Arthur Marshall: Accomplished Ragtime Musician

0 Posted by - December 8, 2020 - Black History, BLACK MEN, LATEST POSTS

Arthur Marshall was a ragtime musician. He was also a friend and writing partner to Scott Joplin.

Marshall was born on a farm in Saline County, Missouri, on November 20, 1881. He moved with his family to Sedalia where he lived with the Marshall family.

He learned a great deal about ragtime music from Joplin, and attended grade school and Lincoln High School in Sedalia with another of Joplin’s students, Scott Hayden. After studying music theory at George R. Smith College in Sedalia with Joplin, Marshall majored in education and earned a teaching license.

Joplin, Hayden, and Marshall became extremely close, wrote music together, and honed their piano skills playing in local nightclubs like the Black 400 Club and the Maple Leaf Club. Between 1900 and 1902, Arthur toured the country playing piano and marching with cymbals in parades with McCabe’s Minstrels, leaving after he had saved up a tidy sum of money.

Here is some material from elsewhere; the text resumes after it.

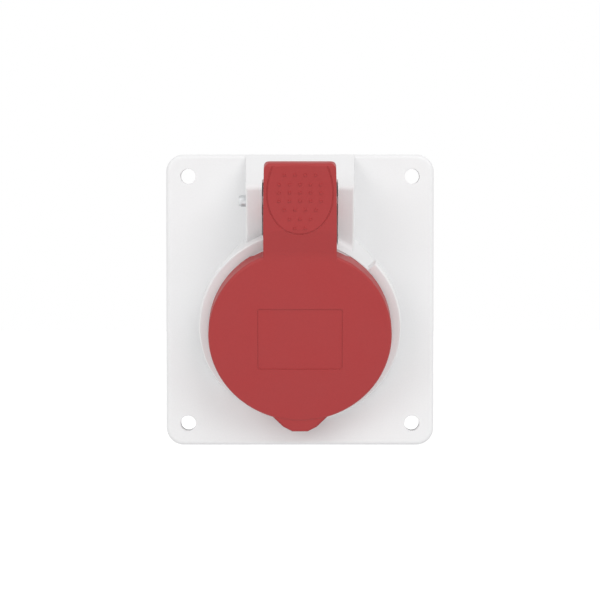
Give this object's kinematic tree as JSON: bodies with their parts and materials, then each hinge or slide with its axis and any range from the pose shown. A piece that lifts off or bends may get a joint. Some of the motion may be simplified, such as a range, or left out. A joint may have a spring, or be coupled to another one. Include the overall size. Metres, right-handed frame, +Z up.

Marshall worked in St. Louis for the next six years until 1916. After his second wife’s death, he fell ill and developed a twitch in his hand that hampered his ability to play the piano. He physically recovered, remarried, and relocated to Kansas City, Missouri, but stopped playing piano professionally.

Marshall co-wrote two ragtime songs with Joplin: Swipesy Cake Walk (1900) and The Lily Queen. In 1950 Marshall recorded his first ragtime records, including three songs written between 1907 and 1908: Silver Arrow, National Prize Rag,and Missouri Romp. He died in Kansas City, on August 18, 1968.